Below this line is the material. Write out only its lines from the one containing "The build123d and" through the one containing "return body", both kept, exactly.
※
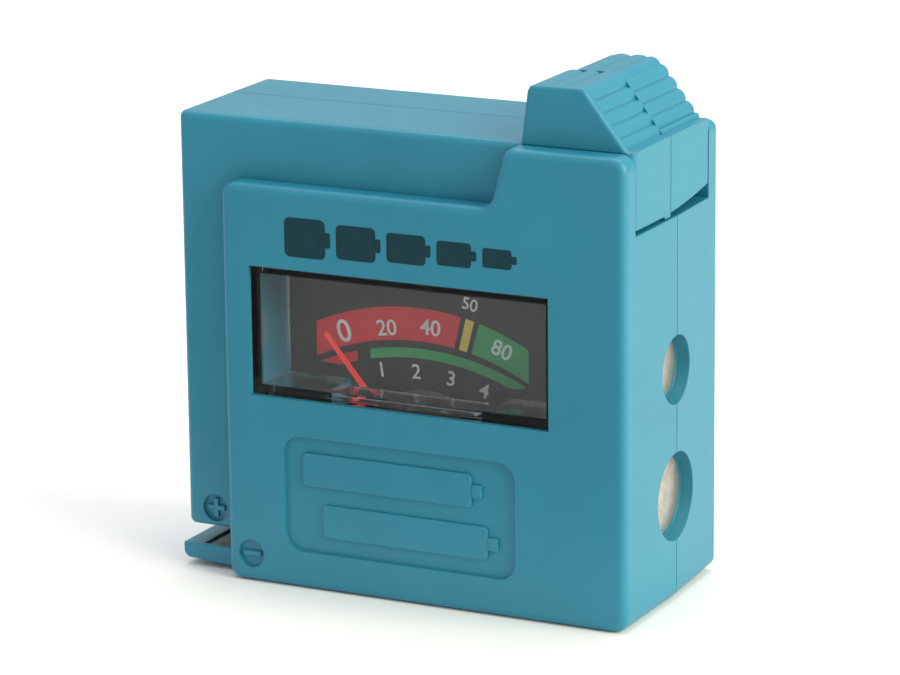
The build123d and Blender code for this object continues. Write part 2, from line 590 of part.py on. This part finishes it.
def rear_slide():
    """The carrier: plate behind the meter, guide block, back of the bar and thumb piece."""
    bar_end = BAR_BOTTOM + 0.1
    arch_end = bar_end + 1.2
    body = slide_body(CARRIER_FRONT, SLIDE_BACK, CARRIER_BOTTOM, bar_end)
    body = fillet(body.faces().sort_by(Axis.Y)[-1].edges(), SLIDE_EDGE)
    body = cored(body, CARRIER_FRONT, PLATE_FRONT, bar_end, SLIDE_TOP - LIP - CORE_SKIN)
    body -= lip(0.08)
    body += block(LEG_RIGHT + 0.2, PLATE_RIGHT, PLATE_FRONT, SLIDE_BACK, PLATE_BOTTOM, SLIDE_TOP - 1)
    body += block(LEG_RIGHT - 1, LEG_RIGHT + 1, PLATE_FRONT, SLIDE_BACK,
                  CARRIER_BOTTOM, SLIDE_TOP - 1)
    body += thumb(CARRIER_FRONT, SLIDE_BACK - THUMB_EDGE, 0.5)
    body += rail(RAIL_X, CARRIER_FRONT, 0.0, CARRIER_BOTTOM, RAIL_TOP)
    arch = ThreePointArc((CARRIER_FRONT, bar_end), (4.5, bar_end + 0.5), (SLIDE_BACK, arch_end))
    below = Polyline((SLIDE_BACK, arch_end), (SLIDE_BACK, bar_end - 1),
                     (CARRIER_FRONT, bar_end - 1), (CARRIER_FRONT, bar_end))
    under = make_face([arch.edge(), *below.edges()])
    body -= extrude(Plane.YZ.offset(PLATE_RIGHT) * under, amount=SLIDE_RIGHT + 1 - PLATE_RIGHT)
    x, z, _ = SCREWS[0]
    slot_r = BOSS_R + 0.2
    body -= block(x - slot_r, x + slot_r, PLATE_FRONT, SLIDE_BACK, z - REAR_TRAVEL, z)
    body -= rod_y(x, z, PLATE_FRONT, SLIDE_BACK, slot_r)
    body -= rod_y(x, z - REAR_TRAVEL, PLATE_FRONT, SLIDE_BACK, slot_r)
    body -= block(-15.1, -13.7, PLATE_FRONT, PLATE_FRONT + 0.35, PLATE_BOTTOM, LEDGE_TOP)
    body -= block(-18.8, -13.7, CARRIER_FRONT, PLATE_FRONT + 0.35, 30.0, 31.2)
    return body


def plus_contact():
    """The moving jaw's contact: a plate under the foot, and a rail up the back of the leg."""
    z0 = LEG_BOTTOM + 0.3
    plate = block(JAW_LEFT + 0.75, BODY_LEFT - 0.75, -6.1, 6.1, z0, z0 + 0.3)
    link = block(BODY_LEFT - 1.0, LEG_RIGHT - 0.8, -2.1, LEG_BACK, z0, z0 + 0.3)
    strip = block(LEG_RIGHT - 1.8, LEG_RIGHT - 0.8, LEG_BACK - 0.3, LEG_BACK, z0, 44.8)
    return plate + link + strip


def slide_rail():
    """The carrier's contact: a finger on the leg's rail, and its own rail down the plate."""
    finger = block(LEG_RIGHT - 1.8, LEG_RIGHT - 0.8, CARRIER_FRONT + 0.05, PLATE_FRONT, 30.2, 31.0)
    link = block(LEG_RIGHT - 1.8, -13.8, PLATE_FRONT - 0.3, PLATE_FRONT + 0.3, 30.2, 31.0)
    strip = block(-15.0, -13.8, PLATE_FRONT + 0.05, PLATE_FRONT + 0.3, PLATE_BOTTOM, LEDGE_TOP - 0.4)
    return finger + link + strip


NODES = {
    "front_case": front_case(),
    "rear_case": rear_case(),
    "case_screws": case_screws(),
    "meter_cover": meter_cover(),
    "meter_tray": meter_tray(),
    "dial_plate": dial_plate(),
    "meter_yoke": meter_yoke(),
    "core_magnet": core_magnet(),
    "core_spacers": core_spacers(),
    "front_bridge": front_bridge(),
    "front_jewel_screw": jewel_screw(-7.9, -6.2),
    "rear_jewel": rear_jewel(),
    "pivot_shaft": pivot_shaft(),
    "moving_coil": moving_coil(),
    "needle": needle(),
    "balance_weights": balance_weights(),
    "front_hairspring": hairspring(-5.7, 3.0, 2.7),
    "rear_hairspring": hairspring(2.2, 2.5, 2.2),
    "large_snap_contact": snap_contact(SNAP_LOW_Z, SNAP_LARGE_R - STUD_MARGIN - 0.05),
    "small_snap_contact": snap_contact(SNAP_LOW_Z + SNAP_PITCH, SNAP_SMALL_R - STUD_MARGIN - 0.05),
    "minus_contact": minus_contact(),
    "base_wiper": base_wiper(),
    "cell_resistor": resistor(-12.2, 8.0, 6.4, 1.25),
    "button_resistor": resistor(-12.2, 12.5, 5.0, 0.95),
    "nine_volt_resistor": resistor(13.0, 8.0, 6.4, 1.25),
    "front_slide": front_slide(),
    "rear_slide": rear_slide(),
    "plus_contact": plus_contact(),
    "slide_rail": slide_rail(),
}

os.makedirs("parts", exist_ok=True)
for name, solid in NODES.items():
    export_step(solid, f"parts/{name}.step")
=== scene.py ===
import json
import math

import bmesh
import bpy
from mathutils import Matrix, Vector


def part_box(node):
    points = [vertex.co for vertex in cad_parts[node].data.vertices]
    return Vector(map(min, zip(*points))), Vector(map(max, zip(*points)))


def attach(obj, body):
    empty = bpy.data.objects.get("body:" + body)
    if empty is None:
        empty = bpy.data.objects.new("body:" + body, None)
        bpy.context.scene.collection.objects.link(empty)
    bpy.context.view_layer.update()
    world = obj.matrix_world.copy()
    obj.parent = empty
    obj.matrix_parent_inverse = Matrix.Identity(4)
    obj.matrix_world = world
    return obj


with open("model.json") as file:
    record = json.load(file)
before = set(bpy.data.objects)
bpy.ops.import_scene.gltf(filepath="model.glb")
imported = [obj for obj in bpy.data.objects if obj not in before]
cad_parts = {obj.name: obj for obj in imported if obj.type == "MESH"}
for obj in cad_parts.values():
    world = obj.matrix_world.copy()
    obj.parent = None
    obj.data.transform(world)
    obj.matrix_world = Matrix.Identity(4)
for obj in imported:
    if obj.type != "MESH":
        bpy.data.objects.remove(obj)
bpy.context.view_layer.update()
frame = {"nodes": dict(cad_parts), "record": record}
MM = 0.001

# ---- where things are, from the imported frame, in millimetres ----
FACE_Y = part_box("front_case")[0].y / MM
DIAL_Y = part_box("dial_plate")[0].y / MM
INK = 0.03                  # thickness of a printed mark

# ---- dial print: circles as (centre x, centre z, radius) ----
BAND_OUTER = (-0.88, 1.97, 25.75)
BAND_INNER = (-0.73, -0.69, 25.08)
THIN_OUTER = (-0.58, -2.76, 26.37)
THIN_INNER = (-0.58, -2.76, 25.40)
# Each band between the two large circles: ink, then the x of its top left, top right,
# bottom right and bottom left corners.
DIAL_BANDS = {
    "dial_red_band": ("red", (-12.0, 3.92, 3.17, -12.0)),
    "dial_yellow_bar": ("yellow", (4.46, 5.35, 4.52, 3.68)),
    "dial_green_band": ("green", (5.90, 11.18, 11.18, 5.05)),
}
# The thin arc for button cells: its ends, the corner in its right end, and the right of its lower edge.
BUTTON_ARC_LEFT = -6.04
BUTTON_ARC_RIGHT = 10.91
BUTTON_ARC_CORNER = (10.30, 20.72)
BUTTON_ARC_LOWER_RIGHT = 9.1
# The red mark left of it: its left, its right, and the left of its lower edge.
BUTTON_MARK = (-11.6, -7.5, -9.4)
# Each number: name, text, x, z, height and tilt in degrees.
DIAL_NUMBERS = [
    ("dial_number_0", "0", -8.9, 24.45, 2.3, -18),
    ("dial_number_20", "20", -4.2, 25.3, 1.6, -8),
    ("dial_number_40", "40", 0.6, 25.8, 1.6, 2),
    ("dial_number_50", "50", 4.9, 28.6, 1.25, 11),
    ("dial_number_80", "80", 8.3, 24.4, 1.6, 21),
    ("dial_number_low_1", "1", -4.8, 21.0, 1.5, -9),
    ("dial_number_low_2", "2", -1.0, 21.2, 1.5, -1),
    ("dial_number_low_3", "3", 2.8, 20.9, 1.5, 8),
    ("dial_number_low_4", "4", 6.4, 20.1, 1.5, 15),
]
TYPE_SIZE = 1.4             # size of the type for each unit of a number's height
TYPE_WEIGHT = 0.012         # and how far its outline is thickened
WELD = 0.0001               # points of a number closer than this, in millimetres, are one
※
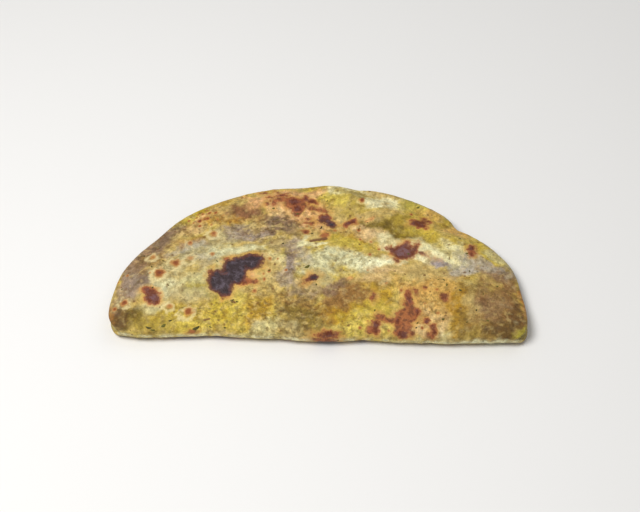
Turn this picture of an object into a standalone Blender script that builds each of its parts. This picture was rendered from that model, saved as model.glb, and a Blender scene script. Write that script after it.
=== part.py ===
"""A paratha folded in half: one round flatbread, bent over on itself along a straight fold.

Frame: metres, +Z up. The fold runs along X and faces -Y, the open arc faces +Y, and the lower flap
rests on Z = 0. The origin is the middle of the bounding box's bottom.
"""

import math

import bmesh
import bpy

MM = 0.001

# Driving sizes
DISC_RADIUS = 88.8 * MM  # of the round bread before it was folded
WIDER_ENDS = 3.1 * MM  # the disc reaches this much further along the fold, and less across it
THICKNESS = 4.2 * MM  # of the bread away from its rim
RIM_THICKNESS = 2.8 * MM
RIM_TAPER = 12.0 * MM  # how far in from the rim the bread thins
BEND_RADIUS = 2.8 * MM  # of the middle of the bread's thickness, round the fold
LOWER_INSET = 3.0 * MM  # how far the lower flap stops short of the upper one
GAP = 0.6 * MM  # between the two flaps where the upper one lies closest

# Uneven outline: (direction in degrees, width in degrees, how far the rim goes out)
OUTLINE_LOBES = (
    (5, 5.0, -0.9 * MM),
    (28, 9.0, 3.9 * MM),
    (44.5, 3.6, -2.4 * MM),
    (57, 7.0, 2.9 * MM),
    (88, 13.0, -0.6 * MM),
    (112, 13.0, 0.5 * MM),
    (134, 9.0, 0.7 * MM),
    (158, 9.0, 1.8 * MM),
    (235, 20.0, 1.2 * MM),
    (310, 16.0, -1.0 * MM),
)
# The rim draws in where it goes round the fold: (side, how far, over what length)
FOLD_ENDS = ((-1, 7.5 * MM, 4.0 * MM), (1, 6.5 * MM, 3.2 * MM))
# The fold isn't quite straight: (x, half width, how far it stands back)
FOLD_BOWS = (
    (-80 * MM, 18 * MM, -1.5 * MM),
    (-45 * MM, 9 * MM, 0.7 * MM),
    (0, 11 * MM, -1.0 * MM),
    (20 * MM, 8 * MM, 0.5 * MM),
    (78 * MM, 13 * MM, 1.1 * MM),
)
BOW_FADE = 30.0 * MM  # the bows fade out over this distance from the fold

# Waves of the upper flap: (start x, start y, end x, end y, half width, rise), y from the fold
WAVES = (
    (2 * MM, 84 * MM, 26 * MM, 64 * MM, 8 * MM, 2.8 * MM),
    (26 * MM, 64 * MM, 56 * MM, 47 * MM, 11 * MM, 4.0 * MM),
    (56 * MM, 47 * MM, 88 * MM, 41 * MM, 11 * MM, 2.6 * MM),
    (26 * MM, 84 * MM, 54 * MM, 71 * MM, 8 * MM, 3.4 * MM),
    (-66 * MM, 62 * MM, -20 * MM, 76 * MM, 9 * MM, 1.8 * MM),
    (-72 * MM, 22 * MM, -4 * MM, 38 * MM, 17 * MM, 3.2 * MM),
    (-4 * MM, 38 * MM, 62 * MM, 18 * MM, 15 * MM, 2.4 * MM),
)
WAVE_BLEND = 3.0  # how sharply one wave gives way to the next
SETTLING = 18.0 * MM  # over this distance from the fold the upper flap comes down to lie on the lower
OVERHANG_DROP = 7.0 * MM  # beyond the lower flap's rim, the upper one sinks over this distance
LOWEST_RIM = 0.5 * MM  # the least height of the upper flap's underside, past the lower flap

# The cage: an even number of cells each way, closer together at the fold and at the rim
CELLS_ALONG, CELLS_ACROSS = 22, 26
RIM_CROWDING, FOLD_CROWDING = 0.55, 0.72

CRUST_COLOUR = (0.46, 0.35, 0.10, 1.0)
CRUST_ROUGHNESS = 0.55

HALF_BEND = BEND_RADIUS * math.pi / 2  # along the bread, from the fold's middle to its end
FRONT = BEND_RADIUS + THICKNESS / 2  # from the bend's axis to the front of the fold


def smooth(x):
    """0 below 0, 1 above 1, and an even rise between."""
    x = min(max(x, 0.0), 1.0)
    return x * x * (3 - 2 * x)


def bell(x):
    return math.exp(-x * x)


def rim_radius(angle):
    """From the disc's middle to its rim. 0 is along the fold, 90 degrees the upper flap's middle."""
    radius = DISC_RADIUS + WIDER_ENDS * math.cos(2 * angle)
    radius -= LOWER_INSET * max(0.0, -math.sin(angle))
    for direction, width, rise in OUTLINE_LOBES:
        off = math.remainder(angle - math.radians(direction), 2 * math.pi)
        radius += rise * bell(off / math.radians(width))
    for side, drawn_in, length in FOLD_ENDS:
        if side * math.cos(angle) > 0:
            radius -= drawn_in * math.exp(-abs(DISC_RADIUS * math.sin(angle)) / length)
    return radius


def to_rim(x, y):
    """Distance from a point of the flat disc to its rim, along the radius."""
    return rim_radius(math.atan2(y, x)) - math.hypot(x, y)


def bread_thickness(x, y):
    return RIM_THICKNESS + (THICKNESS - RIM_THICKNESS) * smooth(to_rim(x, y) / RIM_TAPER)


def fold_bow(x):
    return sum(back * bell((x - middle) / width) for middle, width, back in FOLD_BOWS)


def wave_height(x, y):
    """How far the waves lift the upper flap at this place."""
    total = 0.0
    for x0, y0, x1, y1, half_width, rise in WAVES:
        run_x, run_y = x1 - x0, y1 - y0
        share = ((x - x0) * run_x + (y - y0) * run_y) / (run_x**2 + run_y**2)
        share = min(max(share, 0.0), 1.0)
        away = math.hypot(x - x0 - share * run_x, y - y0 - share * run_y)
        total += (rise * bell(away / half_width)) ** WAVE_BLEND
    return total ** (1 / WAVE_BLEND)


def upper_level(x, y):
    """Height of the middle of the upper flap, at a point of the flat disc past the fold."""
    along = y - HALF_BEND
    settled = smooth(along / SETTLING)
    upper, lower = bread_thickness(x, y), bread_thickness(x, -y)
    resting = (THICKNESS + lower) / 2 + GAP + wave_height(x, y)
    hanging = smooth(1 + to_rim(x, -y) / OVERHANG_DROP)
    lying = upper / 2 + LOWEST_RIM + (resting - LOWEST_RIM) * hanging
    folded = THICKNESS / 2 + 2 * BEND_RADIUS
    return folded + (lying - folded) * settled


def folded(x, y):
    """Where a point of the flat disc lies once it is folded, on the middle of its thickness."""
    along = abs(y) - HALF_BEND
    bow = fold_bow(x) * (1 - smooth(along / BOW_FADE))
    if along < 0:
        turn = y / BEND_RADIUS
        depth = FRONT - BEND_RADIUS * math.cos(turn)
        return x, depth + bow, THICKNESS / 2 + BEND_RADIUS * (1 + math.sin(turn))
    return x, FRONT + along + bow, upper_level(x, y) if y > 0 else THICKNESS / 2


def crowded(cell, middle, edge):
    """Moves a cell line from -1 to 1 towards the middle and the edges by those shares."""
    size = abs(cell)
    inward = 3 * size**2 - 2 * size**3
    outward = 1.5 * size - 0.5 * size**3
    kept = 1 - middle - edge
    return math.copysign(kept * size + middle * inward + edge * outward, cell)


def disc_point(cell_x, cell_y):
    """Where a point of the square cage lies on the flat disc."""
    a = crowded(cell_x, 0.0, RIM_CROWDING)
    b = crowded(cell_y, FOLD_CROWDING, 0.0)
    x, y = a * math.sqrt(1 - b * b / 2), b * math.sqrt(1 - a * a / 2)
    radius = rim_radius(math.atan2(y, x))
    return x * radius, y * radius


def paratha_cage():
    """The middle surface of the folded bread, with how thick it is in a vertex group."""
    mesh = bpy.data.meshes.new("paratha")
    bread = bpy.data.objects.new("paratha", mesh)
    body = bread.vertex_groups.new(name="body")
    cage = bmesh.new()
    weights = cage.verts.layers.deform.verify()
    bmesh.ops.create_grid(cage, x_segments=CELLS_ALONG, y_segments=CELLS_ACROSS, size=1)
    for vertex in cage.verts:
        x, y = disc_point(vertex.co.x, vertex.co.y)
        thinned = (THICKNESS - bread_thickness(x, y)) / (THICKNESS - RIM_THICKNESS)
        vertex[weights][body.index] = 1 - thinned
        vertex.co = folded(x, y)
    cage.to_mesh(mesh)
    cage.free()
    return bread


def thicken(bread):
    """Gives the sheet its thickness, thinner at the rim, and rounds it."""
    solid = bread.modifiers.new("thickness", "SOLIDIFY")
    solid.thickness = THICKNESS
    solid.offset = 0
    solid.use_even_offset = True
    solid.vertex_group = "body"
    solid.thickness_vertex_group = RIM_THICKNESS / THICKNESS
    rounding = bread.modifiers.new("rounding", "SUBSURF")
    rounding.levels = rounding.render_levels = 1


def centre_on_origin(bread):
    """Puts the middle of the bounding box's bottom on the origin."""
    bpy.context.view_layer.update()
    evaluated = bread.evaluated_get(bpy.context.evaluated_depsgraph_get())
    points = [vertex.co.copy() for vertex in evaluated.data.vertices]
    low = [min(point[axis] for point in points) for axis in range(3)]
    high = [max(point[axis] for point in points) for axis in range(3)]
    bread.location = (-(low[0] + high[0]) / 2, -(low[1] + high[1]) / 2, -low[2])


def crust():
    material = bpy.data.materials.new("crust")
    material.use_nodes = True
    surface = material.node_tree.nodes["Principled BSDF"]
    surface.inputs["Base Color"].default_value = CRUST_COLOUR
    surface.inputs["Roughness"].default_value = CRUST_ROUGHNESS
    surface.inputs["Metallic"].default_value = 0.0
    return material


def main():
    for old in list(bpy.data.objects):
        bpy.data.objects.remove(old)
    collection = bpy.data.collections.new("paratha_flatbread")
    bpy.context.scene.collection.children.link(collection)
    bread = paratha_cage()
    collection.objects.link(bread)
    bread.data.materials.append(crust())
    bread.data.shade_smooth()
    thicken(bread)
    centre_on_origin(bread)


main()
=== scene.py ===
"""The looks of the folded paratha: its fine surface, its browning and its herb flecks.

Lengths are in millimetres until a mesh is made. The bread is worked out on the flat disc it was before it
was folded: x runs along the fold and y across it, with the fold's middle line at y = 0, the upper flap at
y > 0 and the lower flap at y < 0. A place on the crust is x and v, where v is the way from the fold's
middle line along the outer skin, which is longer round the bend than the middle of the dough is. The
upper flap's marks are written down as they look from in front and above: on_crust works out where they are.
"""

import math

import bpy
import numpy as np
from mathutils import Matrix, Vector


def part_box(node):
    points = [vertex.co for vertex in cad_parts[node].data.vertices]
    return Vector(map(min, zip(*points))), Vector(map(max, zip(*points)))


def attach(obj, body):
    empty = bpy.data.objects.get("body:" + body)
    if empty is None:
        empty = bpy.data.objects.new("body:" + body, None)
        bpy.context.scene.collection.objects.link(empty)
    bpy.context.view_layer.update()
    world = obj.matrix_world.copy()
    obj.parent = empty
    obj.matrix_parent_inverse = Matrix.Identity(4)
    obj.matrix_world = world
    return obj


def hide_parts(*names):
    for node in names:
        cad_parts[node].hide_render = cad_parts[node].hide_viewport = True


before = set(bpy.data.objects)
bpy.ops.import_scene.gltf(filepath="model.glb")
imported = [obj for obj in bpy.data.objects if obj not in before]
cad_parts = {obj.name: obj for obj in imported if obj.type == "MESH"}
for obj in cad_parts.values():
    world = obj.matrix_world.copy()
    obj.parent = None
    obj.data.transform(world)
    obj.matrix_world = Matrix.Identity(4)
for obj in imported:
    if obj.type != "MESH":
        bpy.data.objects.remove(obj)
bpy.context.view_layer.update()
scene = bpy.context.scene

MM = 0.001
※
Exercise output:
The build123d and Blender code for this object continues. Write part 2, from line 590 of part.py on. This part finishes it.
def rear_slide():
    """The carrier: plate behind the meter, guide block, back of the bar and thumb piece."""
    bar_end = BAR_BOTTOM + 0.1
    arch_end = bar_end + 1.2
    body = slide_body(CARRIER_FRONT, SLIDE_BACK, CARRIER_BOTTOM, bar_end)
    body = fillet(body.faces().sort_by(Axis.Y)[-1].edges(), SLIDE_EDGE)
    body = cored(body, CARRIER_FRONT, PLATE_FRONT, bar_end, SLIDE_TOP - LIP - CORE_SKIN)
    body -= lip(0.08)
    body += block(LEG_RIGHT + 0.2, PLATE_RIGHT, PLATE_FRONT, SLIDE_BACK, PLATE_BOTTOM, SLIDE_TOP - 1)
    body += block(LEG_RIGHT - 1, LEG_RIGHT + 1, PLATE_FRONT, SLIDE_BACK,
                  CARRIER_BOTTOM, SLIDE_TOP - 1)
    body += thumb(CARRIER_FRONT, SLIDE_BACK - THUMB_EDGE, 0.5)
    body += rail(RAIL_X, CARRIER_FRONT, 0.0, CARRIER_BOTTOM, RAIL_TOP)
    arch = ThreePointArc((CARRIER_FRONT, bar_end), (4.5, bar_end + 0.5), (SLIDE_BACK, arch_end))
    below = Polyline((SLIDE_BACK, arch_end), (SLIDE_BACK, bar_end - 1),
                     (CARRIER_FRONT, bar_end - 1), (CARRIER_FRONT, bar_end))
    under = make_face([arch.edge(), *below.edges()])
    body -= extrude(Plane.YZ.offset(PLATE_RIGHT) * under, amount=SLIDE_RIGHT + 1 - PLATE_RIGHT)
    x, z, _ = SCREWS[0]
    slot_r = BOSS_R + 0.2
    body -= block(x - slot_r, x + slot_r, PLATE_FRONT, SLIDE_BACK, z - REAR_TRAVEL, z)
    body -= rod_y(x, z, PLATE_FRONT, SLIDE_BACK, slot_r)
    body -= rod_y(x, z - REAR_TRAVEL, PLATE_FRONT, SLIDE_BACK, slot_r)
    body -= block(-15.1, -13.7, PLATE_FRONT, PLATE_FRONT + 0.35, PLATE_BOTTOM, LEDGE_TOP)
    body -= block(-18.8, -13.7, CARRIER_FRONT, PLATE_FRONT + 0.35, 30.0, 31.2)
    return body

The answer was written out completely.